在mapreduce中,join适用于将多个数据集进行合并的情况。比如:将用户信息与包含用户活动细节的日志文件合并。合并的两种常见类型是 inner join 和 outer join。inner join对所有的L和R关系元组进行比较,如果遇到相等的键,将会产生一个结果。outer join并不需要进行基于连接词的元组匹配,而是在没有遇到合适的匹配存在的情况下,仍会保留一条来自L或者R的记录。

在mapreduce中,join操作分为map 端和 reduce端,这两种形式适合不同的情况

  1. reparation join — reduce-side join适合于合并两个或更多大型数据集
  2. replication join— map-side join适合数据集小于缓存容量的情形
  3. semi-join — 另一种map-side join,适用于数据集 太大而不能导入内存的情形,但是经过一些过滤措施可以将其减小到适用于内存处理的大小。

map-side join

在两个输入数据集之间的 map-side join会在数据到达map函数之前就执行连接操作。如果要达到这个目的,各map的输入数据必须先分区并且以特定方式排序。
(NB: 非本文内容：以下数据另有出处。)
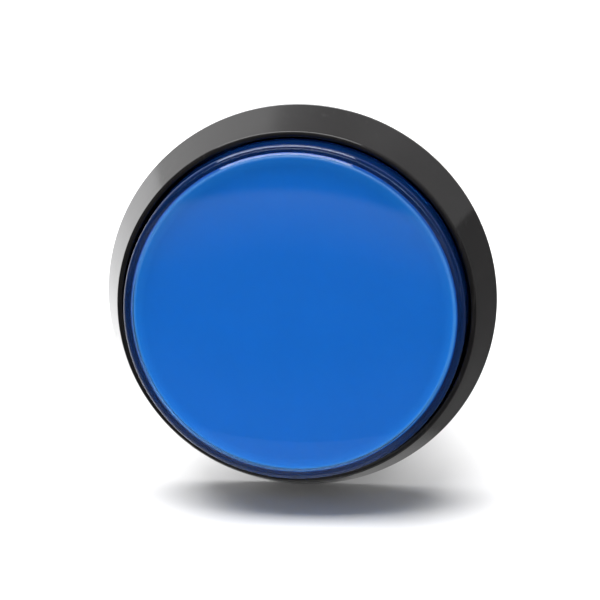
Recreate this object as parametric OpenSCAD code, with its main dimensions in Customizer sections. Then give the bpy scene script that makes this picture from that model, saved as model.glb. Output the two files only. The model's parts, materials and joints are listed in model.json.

同一键的所有记录均会放在同一分区之中。
map-side join操作可以连接多个作业的输出,至于这些作业的reducer数量相同、键相同并且输出文件是不可切分的。

CompositeInputFormat类可以执行一个map-side join操作。CompositeInputFormat类的输入源和连接类型可以通过一个链接表达式进行配置。

 * An InputFormat capable of performing joins over a set of data sources sorted
 * and partitioned the same way.
 * @see #setFormat
 * A user may define new join types by setting the property
 * mapreduce.join.define.<ident> to a classname. 
 * In the expression mapreduce.join.expr, the identifier will be
 * assumed to be a ComposableRecordReader.
 * mapreduce.join.keycomparator can be a classname used to compare 
 * keys in the join.
 * @see JoinRecordReader
 * @see MultiFilterRecordReader
public class CompositeInputFormat<K extends WritableComparable>
    extends InputFormat<K, TupleWritable> {

reduce-side join

reduce-side join并不要求输入数据集符合特定结构,因而reduce端连接比map端更为常用。但是,由于两个数据集均需经过MapReduce的shuffle过程,所以reduce-side join效率要低一些。基本思路是 mapper未各个记录标记源,并且使用连接键作为map输出键,使键相同的记录放在同一reducer中。